Maria Helena Correia nota que nalguns desses processos as pessoas acabam por entregar voluntariamente as chaves, mas admite que outros há em que os inquilinos não se conformam e recorrem à justiça. “Há agregados que colocam providências cautelares”, reconhece também Sérgio Cintra, sublinhando que até agora as decisões foram todas favoráveis à empresa a que preside.
“Temos que explicar tudo com muitíssimo cuidado e temos acima de tudo que ter uma certeza muito grande em tudo aquilo que fazemos”, nota o responsável. Maria Helena Correia concorda e nota que esta verificação da ocupação das casas e da condição de recursos de quem lá vive “é um processo novo e complicado, que envolve a vida das pessoas” e no qual a Gebalis tem procurado “ter um papel pedagógico, de sensibilização”.
Recordando que “é a primeira vez que se faz um processo desta dimensão, abrangendo todos os bairros municipais”, a vogal do conselho de administração reconhece que “as pessoas não estavam preparadas para voluntariamente entregar a documentação” que lhes está a ser solicitada pela câmara. Daí que em muitos casos tenha sido necessário notificar várias vezes o mesmo agregado e fazer mais do que um atendimento presencial, o que contribuiu para que mais de quatro anos depois este seja ainda um trabalho em curso.
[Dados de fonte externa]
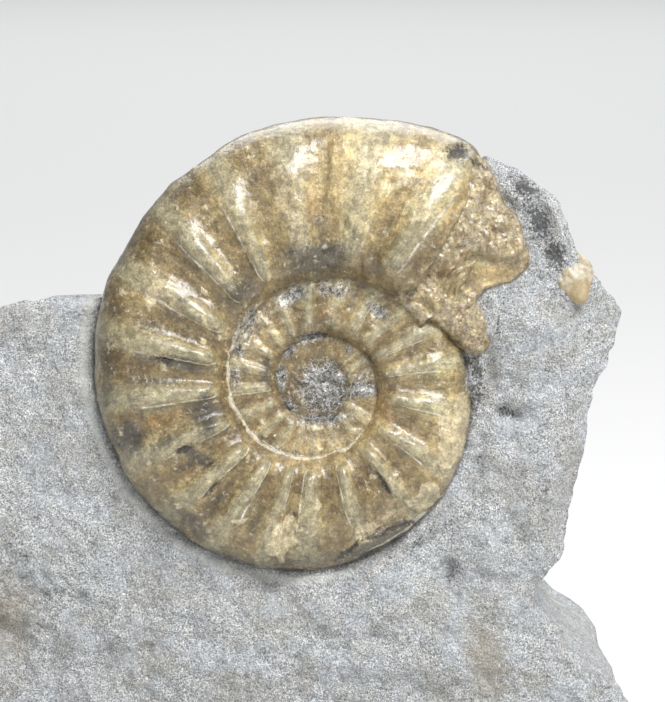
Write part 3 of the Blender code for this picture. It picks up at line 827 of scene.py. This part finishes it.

Maria Helena Correia destaca que todo este processo tem permitido à Gebalis “chegar a famílias que de outra forma estariam mais distantes”. O que, acrescenta Sérgio Cintra, não teria em muitos casos sido possível sem envolver diferentes “parceiros” da rede social, como juntas de freguesia, igrejas e a Santa Casa da Misericórdia. Tudo, concluem, com o propósito último de garantir que as casas da câmara são efectivamente entregues a quem delas precisa.